MAIET Entertainment
- Type: Private
- Industry: Video games
- Founded: 1998
- Defunct: 2015
- Headquarters: Seoul, South Korea
- Products: GunZ: The Duel GunZ: The Duel 2 RaiderZ AceSaga
- Website: www.maietentertainment.com

= MAIET Entertainment =

Defunct South Korean video game company

MAIET Entertainment was a South Korean video game developer, best known for creating the third-person shooter game GunZ: The Duel in 2004. They also developed GunZ 2 in 2011 and adapted it into English in 2013.

==Etymology==
According to the official site, MAIET is 'TEAM' spelled backwards with the letter 'I' added in, standing for 'innovation'.

==History==
The company started out as a small group of five researchers which eventually grew into a company.

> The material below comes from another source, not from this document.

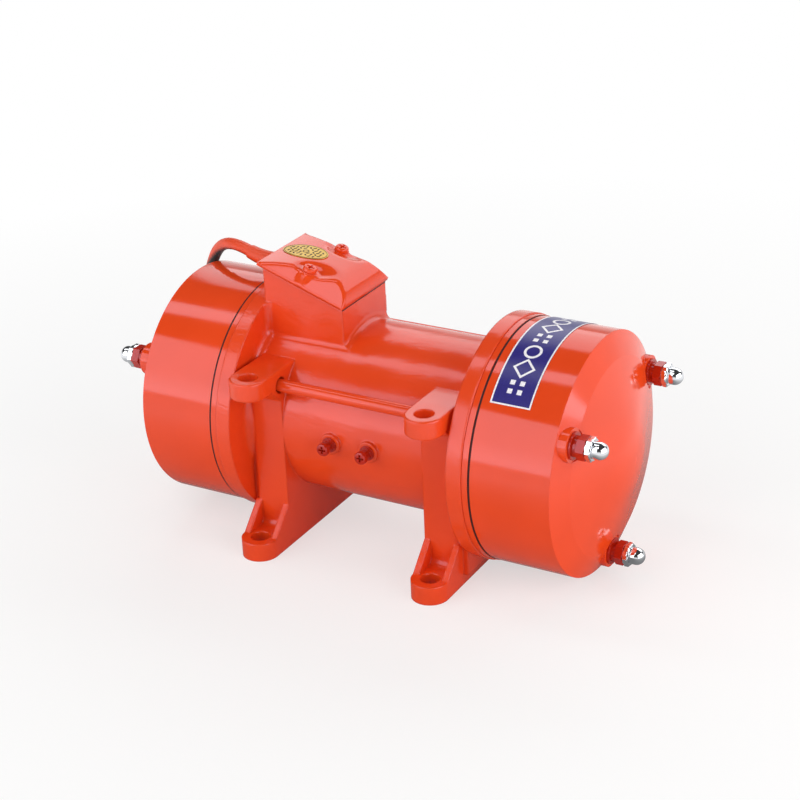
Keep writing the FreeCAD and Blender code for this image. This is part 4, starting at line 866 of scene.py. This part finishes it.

In 2015 MAIET was dissolved, giving gaming rights to Masangsoft Inc.(마상소프트) The founder and CEO, Venister, went off to work on several different ventures including a new gaming studio named Onion Crew.

==Products==
GunZ: The Duel has servers in Korea, and has all evolved from the original International server in many ways, such as having "cash items". MAIET's first developed video game was the aerial strategy game AceSaga, which was terminated.